The leader of what had been the pre-eminent party, Nawaz Sharif, a three-time prime minister, was jailed by an anticorruption court less than two weeks before the elections.
The fact of the matter is that even if the court didn’t hand down a prison sentence 2 weeks before elections, he was disqualified from running for a public office. After revelations in the Panama Papers, the Supreme Court of Pakistan asked him how he had managed to acquire $70 million apartments in London while he showing an income of less than $500 a year.
The court held hundreds of hearing but Sharif could produce no evidence establishing his source of income that matched his lavish lifestyle and real estate portfolio. Thus, he was jailed on corruption charges. But even before the prison sentence, human rights and anti-money laundering bodies in Britain had written to the government to ‘return to Pakistanis their rightful sums’. Are the Pakistani Generals so powerful that they can pressurize British organizations as well?
……. many members of Mr. Sharif’s party have deserted him and maybe not by choice.
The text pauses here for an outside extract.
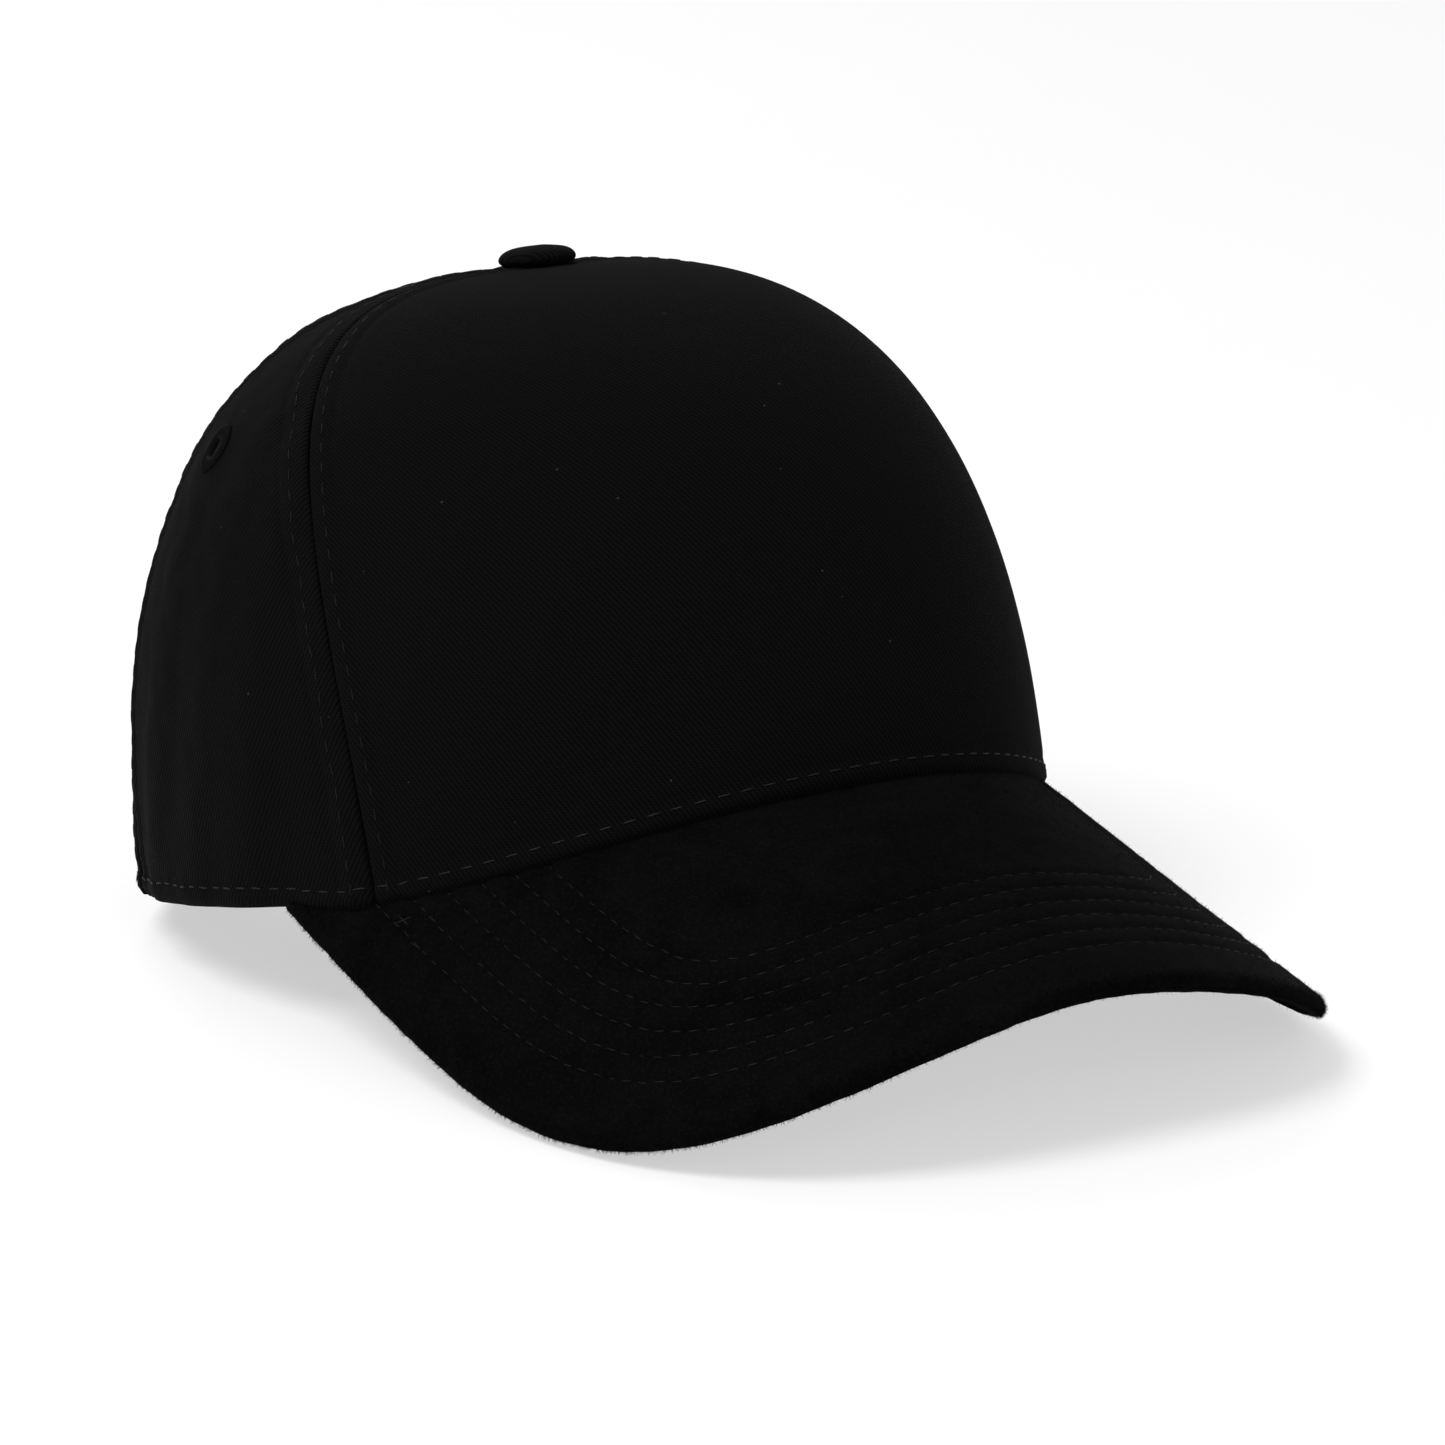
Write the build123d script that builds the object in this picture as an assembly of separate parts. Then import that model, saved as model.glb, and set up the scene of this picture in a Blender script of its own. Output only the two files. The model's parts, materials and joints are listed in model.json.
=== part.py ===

Evidence is mounting that the security services threatened or blackmailed them.
What evidence? Where is the evidence? The reporter provides no sources or credible proof that establishes the military’s pressure to force Sharif’s compatriots away from him. Sharif’s closest compatriot and the most pro-military voice in his party lost every seat he was contesting.
The New York Times ran disingenuous articles in the events leading up to the elections in Pakistan and they show no signs of stopping after their conclusion.